East China's Zhejiang Province recorded an output of 140 billion yuan ($22 billion) in January and February, up 2.9 percent year-on-year, 9.6 percentage points lower than the growth rate in the same period last year, according to figures from the Zhejiang Provincial Bureau of Statistics.

"Sagging industrial production in the traditional low-cost manufacturing regions along China's coast was caused by sluggish exports and inventory cutting in many manufacturing enterprises to curb overcapacity," Wang Guobing, a macro economy analyst with Jilin-based Northeast Securities, told the Global Times yesterday.

"Demand remains weak and it takes months for new capital, triggered by slightly loosened credit, to flow to buyers and investors," Zhou Xia, an analyst with Shanghai-based Haitong Securities, told the Global Times yesterday.

Meanwhile, industrial value-added output in Guangdong Province grew by 5 percent year-on-year in the first two months, the slowest pace since July 2009, according to the Guangdong Provincial Bureau of Statistics.

In comparison, its output growth was 15.2 percent in the first two months of 2011.

Rising raw material costs and shrinking profit margins at the end of last year had a great impact on Guangdong's industrial growth, Shanghai-based China Business Weekly reported yesterday, citing Qiu Jun, a Guangdong statistics bureau official.

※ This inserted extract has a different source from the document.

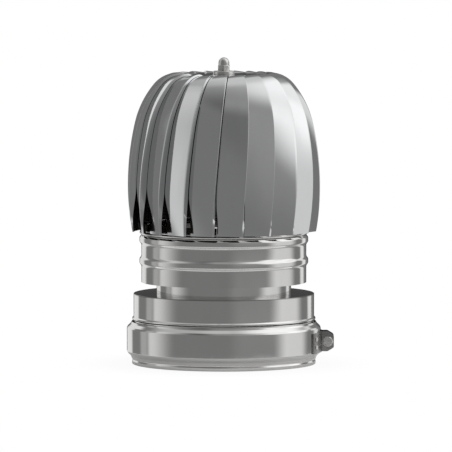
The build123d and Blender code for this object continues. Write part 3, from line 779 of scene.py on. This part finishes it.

Manufacturers' price competitiveness has been undercut in recent years by cheaper manufacturing in places with even lower wages, like some parts of Southeast Asia and China's inland provinces, Qiu noted.

"That shift is good for China's economy in the long term," Xiao Yaofei, an economics professor with Guangdong University of Foreign Studies in Guangzhou, told the Global Times.

"As the pressures of the slowing global economy grow heavier on China's manufacturers, the government will have to weigh how much they will tolerate the inevitable strife of further economic transition," Xiao said on Tuesday.